For others, the combination of science and activism makes Hirschfeld inspiring. Elena Mancini is an American academic who specialises in intersections of culture and gender studies, and the author of the recent biography Magnus Hirschfeld and the Quest for Sexual Freedom. “He rightly saw his project as a broader human rights cause, aligning with feminist groups, the suffragette movement, abortion rights activists,” she explains. “He used his role at the Institute to educate the broader public, providing medical legitimacy to these rights. We are only now beginning to catch up with him.”


A gay Weimar walkabout

Christopher Isherwood himself wrote “Berlin meant boys” in the opening of his “truly” autobiographical Christopher and His Kind. Here are some traces of gay Weimar in today’s Berlin…

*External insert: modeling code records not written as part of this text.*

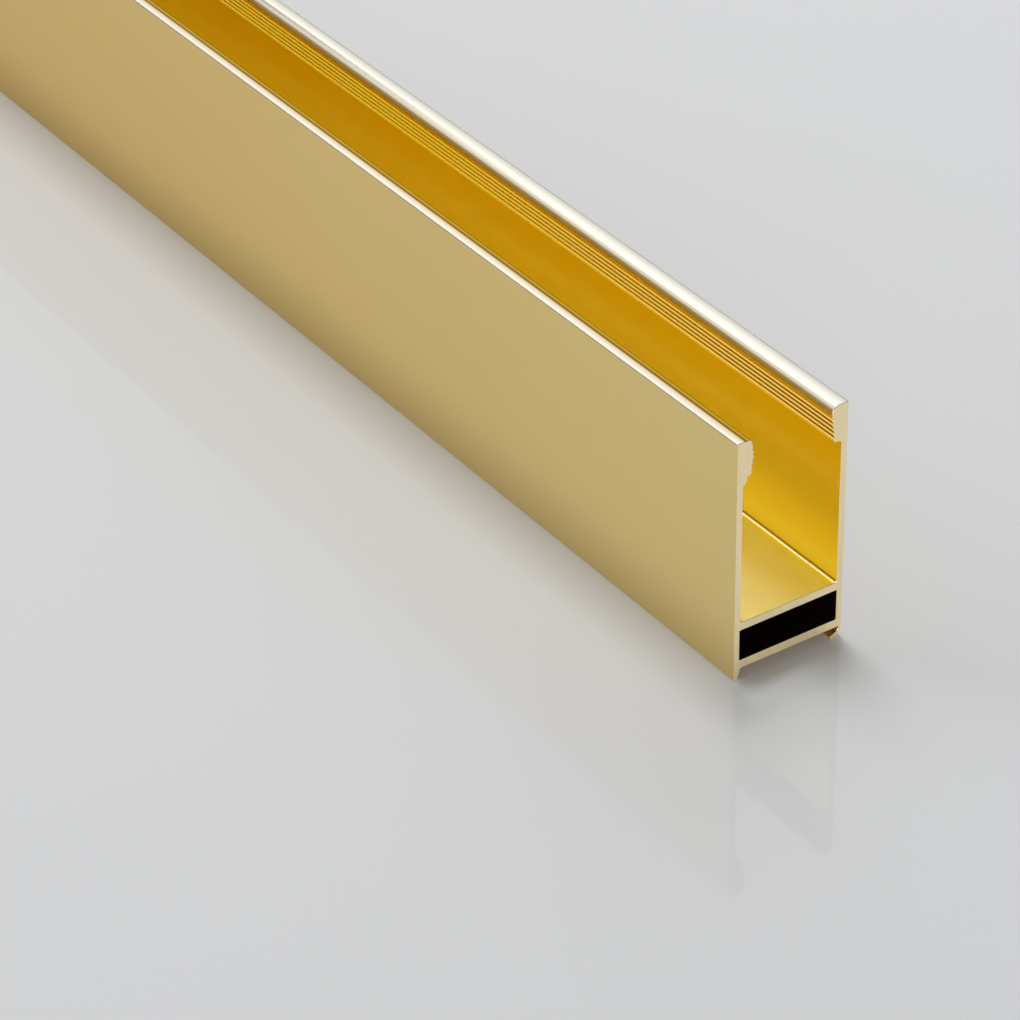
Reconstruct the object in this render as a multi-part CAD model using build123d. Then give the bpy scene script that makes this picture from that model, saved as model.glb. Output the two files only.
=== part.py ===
from build123d import *
import os
from collections import namedtuple
from math import cos, radians, sin, sqrt

# A length of anodised aluminium glazing channel, extruded in one piece.
# Its section is a deep open pocket for a glass pane over a closed chamber, with serrated lips
# at the mouth of the pocket, a plain foot under one side and a hooked foot under the other.
# The section is drawn across (Y) and up (Z) and extruded along X. All sizes are millimetres.

# Length and outer width
length = 1000.0
width = 20.0

# Heights of the section, from the ground up
foot_height = 1.8
base_thickness = 1.5
chamber_height = 5.3
web_thickness = 1.4
pocket_depth = 31.4

# Walls beside the pocket and beside the chamber
pocket_wall = 1.15
chamber_wall = 1.05

# Lips: thickness is counted from the outer face, depth from the top.
# Each lip is thickest at its nose and thins from there to its toe.
lip_toe_radius = 0.34
outer_edge_radius = 0.2

# Hook side (+Y) lip: a wide quarter round, then a short upright face down to the nose
hook_lip_depth = 6.35
hook_lip_top = 3.0
hook_lip_nose = 3.0
hook_lip_nose_depth = 2.0
hook_lip_toe = 2.42
hook_lip_radius = 1.35
hook_first_groove = 2.2

# Plain side (-Y) lip: a tight round, then a face that leans out to the nose
plain_lip_depth = 6.1
plain_lip_top = 2.55
plain_lip_nose = 3.0
plain_lip_nose_depth = 2.65
plain_lip_toe = 2.6
plain_lip_radius = 0.6
plain_first_groove = 1.85

# Shoulder below the plain side lip
shoulder_thickness = 1.9
shoulder_height = 0.6
shoulder_run_out = 1.0

# Serrations: square-cornered grooves that leave narrow lands between them
groove_count = 5
groove_pitch = 0.85
groove_depth = 0.2

# Fillets inside the section
pocket_corner_radius = 0.5
lip_root_radius = 0.4
chamber_corner_radius = 0.15
shoulder_edge_radius = 0.3

# Plain foot (-Y), a wedge that widens up to the base
plain_foot_tip = 0.8
plain_foot_root = 1.3
plain_foot_edge_radius = 0.1
plain_foot_root_radius = 0.25

# Hooked foot (+Y): it leaves the wall, turns inward and ends in a round tip on the ground
hook_thickness = 0.55
hook_turn_radius = 1.0
hook_turn_degrees = 62.0
hook_straight = 1.0

# Levels and half widths that follow from the sizes above
base_top = foot_height + base_thickness
web_bottom = base_top + chamber_height
pocket_floor = web_bottom + web_thickness
top = pocket_floor + pocket_depth
half = width / 2
PLAIN = -1
HOOK = 1

# One lip: the side it stands on, its thicknesses and depths, its inner radius and its first groove
Lip = namedtuple("Lip", "side top nose nose_depth toe depth radius first_groove")
hook_lip = Lip(
    HOOK, hook_lip_top, hook_lip_nose, hook_lip_nose_depth,
    hook_lip_toe, hook_lip_depth, hook_lip_radius, hook_first_groove,
)
plain_lip = Lip(
    PLAIN, plain_lip_top, plain_lip_nose, plain_lip_nose_depth,
    plain_lip_toe, plain_lip_depth, plain_lip_radius, plain_first_groove,
)


def place(side, thickness, depth):
    """Section point from its distance to one outer face and its depth below the top."""
    return (side * (half - thickness), top - depth)


def rectangle(low, high):
    """Rectangle between two corners of the section."""
    centre = ((low[0] + high[0]) / 2, (low[1] + high[1]) / 2)
    return Pos(*centre) * Rectangle(high[0] - low[0], high[1] - low[1])


def rounded_outline(points, radii):
    """Face inside a closed outline, with one radius for each corner."""
    return make_face(FilletPolyline(*points, radius=radii, close=True).edges())


def trough():
    """Base, chamber, web and the two walls up to the underside of the lips."""
    body = rectangle((-half, foot_height), (half, top - hook_lip_depth))
    pocket_half = half - pocket_wall
    body -= rectangle((-pocket_half, pocket_floor), (pocket_half, top))
    chamber_half = half - chamber_wall
    chamber = rectangle((-chamber_half, base_top), (chamber_half, web_bottom))
    return body - fillet(chamber.vertices(), chamber_corner_radius)


def face_thickness(lip, depth):
    """Lip thickness at a depth, on the two straight faces that meet at the nose."""
    if depth < lip.nose_depth:
        return lip.top + (lip.nose - lip.top) * depth / lip.nose_depth
    return lip.nose + (lip.toe - lip.nose) * (depth - lip.nose_depth) / (lip.depth - lip.nose_depth)


def serrations(lip):
    """Square cutters turned by 45 degrees and centred on the lip's face."""
    cutter = Rectangle(groove_depth * sqrt(2), groove_depth * sqrt(2), rotation=45)
    cuts = Sketch()
    for index in range(groove_count):
        depth = lip.first_groove + index * groove_pitch
        cuts += Pos(*place(lip.side, face_thickness(lip, depth), depth)) * cutter
    return cuts


def serrated_lip(lip):
    """One lip: flat top, rounded inner edge, nose, serrated taper and rounded toe."""
    corners = [(0, 0), (lip.top, 0), (lip.nose, lip.nose_depth), (lip.toe, lip.depth), (0, lip.depth)]
    radii = [outer_edge_radius, lip.radius, 0, lip_toe_radius, 0]
    outline = rounded_outline([place(lip.side, *corner) for corner in corners], radii)
    return outline - serrations(lip)


def shoulder():
    """Step and run-out between the plain side lip and its wall."""
    start = plain_lip_depth
    bottom = start + shoulder_height
    end = bottom + shoulder_run_out
    step = shoulder_thickness
    corners = [(0, start), (step, start), (step, bottom), (pocket_wall, end), (0, end)]
    return rounded_outline([place(PLAIN, *corner) for corner in corners], [0, 0, shoulder_edge_radius, 0, 0])


def plain_foot():
    """Wedge that stands on the ground under the -Y wall."""
    outer = -half
    tip = outer + plain_foot_tip
    root = outer + plain_foot_root
    corners = [(outer, foot_height), (outer, 0), (tip, 0), (root, foot_height)]
    return rounded_outline(corners, [0, outer_edge_radius, plain_foot_edge_radius, 0])


def hooked_foot():
    """Hook under the +Y wall: straight down, round the turn, then straight in to the tip."""
    turn = radians(hook_turn_degrees)
    tip_radius = hook_thickness / 2
    turn_end = tip_radius + hook_straight * cos(turn)
    turn_start = turn_end + hook_turn_radius * sin(turn)
    outer = half - tip_radius
    bend_start = (outer, turn_start)
    bend_end = (outer - hook_turn_radius * (1 - cos(turn)), turn_end)
    down = Line((outer, base_top), bend_start)
    bend = TangentArc(bend_start, bend_end, tangent=(0, -1))
    run = PolarLine(bend @ 1, hook_straight, direction=bend % 1)
    band = trace(down + bend + run, hook_thickness)
    return band + Pos(*(run @ 1)) * Circle(tip_radius)


def round_corner(face, point, radius):
    """Fillet of the face's corner that lies nearest to a point."""
    return fillet(face.vertices().sort_by_distance(Vector(*point))[0], radius)


def section():
    """The whole cross-section as one face."""
    face = trough() + plain_foot() + hooked_foot() + shoulder()
    face += serrated_lip(hook_lip)
    face += serrated_lip(plain_lip)
    pocket_half = half - pocket_wall
    face = round_corner(face, (pocket_half, pocket_floor), pocket_corner_radius)
    face = round_corner(face, (-pocket_half, pocket_floor), pocket_corner_radius)
    face = round_corner(face, (-half + plain_foot_root, foot_height), plain_foot_root_radius)
    return round_corner(face, place(HOOK, pocket_wall, hook_lip_depth), lip_root_radius)


def channel_profile():
    """The section extruded to the stock length, centred on the origin along X."""
    return extrude(Plane.YZ * section(), amount=length / 2, both=True)


os.makedirs("parts", exist_ok=True)
export_step(channel_profile(), "parts/channel_profile.step")
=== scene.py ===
import math

import bpy
from mathutils import Matrix, Vector
from mathutils.geometry import tessellate_polygon


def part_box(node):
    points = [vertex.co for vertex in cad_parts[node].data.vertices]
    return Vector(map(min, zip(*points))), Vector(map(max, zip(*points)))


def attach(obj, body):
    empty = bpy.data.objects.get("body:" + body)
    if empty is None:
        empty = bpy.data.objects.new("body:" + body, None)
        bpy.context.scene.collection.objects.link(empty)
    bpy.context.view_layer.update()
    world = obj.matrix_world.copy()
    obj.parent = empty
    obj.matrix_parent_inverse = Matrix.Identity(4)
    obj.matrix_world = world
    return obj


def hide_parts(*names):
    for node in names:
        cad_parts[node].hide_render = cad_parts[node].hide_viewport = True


# A length of gold-anodised aluminium glazing channel, seen from above its near end. Metres throughout.
MM = 0.001

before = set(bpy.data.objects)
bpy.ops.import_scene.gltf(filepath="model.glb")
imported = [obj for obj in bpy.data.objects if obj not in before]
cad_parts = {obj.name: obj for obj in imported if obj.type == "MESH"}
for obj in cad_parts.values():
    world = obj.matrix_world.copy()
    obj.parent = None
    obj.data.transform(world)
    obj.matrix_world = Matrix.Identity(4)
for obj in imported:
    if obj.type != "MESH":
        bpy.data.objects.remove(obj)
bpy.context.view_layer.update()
LOW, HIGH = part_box("channel_profile")

# Overall sizes and both ends, from the solid
HALF = HIGH[1]
TOP = HIGH[2]
NEAR_END = HIGH[0]
FAR_END = LOW[0]

# Levels and walls of the section
FOOT_HEIGHT = 1.8 * MM
BASE_THICKNESS = 1.5 * MM
CHAMBER_HEIGHT = 5.3 * MM
WEB_THICKNESS = 1.4 * MM
CHAMBER_FLOOR = FOOT_HEIGHT + BASE_THICKNESS
CHAMBER_ROOF = CHAMBER_FLOOR + CHAMBER_HEIGHT
POCKET_FLOOR = CHAMBER_ROOF + WEB_THICKNESS
POCKET_WALL = 1.15 * MM
CHAMBER_WALL = 1.05 * MM

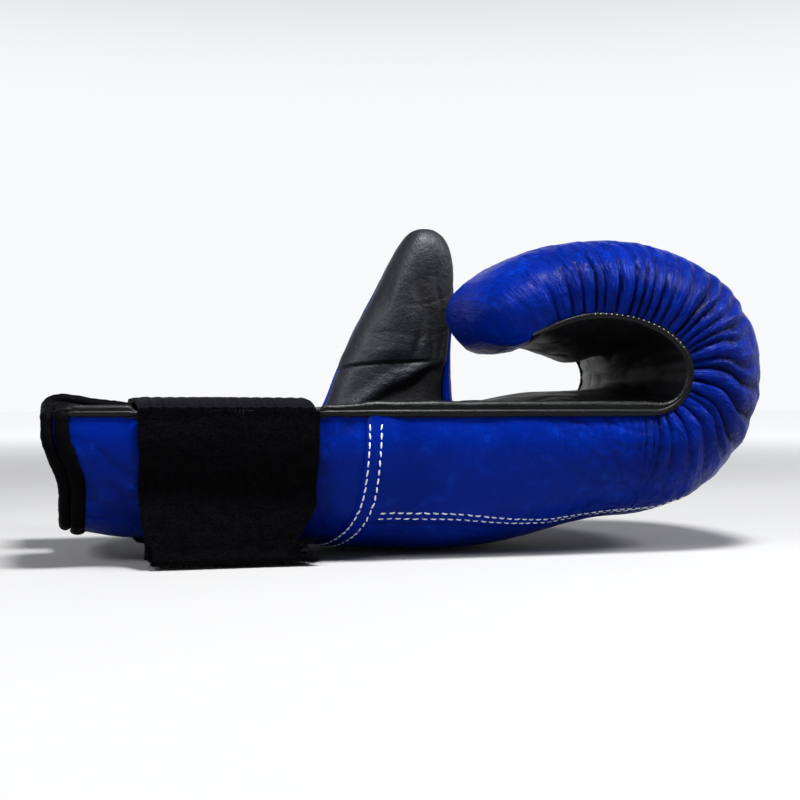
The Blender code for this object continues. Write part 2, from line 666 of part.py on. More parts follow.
def build_thumb(thumb):
    last = len(THUMB_ROWS) - 1
    back = (0, THUMB_BACK_COLUMNS)
    front = (THUMB_BACK_COLUMNS, THUMB_COUNT)
    skin_out = thumb_point(0, 0)
    skin_in = thumb_point(LEATHER, LEATHER)
    cap = block((last - 1, last), (0, THUMB_COUNT))
    thick_sheet("thumb_front_panel", block((1, last - 1), front) | cap, skin_out, skin_in,
                BLACK_LEATHER, thumb)
    thick_sheet("thumb_base_panel", block((0, 1), front), skin_out, skin_in, BLACK_LEATHER, thumb)
    thick_sheet("thumb_back_panel", block((0, last - 1), back), skin_out, skin_in, BLUE_LEATHER,
                thumb)
    foam_out = thumb_point(LEATHER + GAP, LEATHER + GAP)
    foam_in = thumb_point(LEATHER + GAP + 0.2 * MM, LEATHER + GAP + THUMB_FOAM)
    thick_sheet("thumb_foam", block((0, last - 2), (1, THUMB_BACK_COLUMNS - 1)), foam_out, foam_in,
                FOAM_GREY, thumb)
    extra = 2 * GAP + LEATHER
    lining_out = thumb_point(extra + 0.2 * MM, extra + THUMB_FOAM)
    lining_in = thumb_point(extra + 0.2 * MM + LINING, extra + THUMB_FOAM + LINING)
    thick_sheet("thumb_lining", block((0, last), (0, THUMB_COUNT)), lining_out, lining_in,
                LINING_CLOTH, thumb)


def main():
    clear_scene()
    crown = back_point(S_SPLIT, 0.5, LEATHER_OUT)
    fingers = joint_empty("finger_pivot", crown)
    thumb = joint_empty("thumb_pivot", THUMB_HINGE)
    top_edge = back_point(ROWS[4], 0.02, even_layer(-GAP - STRAP))
    strap = joint_empty("strap_pivot", top_edge)
    tail = joint_empty("tail_pivot", (sum(TAIL_X) / 2, STRAP_FOOT_Y - GAP, TAIL))
    build_leather(fingers)
    build_padding(fingers)
    build_piping(fingers)
    build_binding()
    build_stitching()
    build_wrist(strap, tail)
    build_thumb(thumb)
    bpy.context.view_layer.update()


main()
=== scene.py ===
"""Looks of the padded bag mitt: skins, piping, stitches, strap and materials round the CAD frame.

Every soft piece is built on the same surface as the CAD solids. That surface is addressed by s,
the distance along the palm seam from the cuff's rim to the fingertips, and by a share: over the
back from 0 at the little-finger seam to 1 at the index seam, and across the palm from 1 at the
index seam to -1 at the little-finger seam. Reliefs such as gathers and seams move the skins
along their own normals.
"""
import math

import bmesh
import bpy
import numpy as np
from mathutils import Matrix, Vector


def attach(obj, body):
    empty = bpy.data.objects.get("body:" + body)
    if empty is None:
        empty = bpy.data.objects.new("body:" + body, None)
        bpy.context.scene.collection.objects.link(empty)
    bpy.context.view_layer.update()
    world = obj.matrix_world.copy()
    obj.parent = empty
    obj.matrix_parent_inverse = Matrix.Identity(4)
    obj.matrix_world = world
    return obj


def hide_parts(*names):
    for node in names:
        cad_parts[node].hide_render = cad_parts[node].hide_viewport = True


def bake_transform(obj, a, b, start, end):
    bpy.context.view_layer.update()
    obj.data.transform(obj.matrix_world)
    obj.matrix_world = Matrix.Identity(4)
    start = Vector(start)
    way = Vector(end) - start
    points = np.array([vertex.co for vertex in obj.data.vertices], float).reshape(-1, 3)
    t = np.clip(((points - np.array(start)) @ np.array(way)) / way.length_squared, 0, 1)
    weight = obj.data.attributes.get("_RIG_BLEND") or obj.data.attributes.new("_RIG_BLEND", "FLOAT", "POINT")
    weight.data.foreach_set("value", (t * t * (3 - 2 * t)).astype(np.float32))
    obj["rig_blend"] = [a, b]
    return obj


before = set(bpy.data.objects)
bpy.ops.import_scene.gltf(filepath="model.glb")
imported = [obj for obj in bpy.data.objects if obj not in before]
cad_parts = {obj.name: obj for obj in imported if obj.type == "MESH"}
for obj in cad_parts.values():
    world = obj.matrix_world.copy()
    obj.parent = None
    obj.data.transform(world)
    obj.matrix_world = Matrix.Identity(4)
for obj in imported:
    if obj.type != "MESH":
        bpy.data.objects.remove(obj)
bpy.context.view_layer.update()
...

  • With Hirschfeld, science was on the side of homosexuals. A memorial plaque stands at Bettina-von-Arnim-Ufer, west of the Haus der Kulturen der Welt, where his Institute for Sexual Research once stood.
  • Schöneberg’s streets were filled with gay cafés, bars and nightclubs – the most famous being Eldorado (Motzstr. 24). Today the space still pays tribute to what it was… as bio supermarket Speisekammer im Eldorado.
  • A scant two blocks away, Kleiststraße’s Kleist-Kasino (first at number 15, then at 35) has been a gay establishment since 1921, barring the Nazi period through 1950. Today not everyone can visit the historic space, as the new owners have turned it into the men-only sex club Bull.

Weimar Berlin also had several queer publications, parts of which you can find online. Der Eigene, dating back to 1896, is perhaps the most famous, but Die Freundschaft (gay), Die Freundin (lesbian) also flourished. Otherwise, Mel Gordon’s Voluptuous Panic does an excellent job documenting gay Weimar Berlin – and looks great on your coffee table. So your gay walkabout needn’t even require leaving home.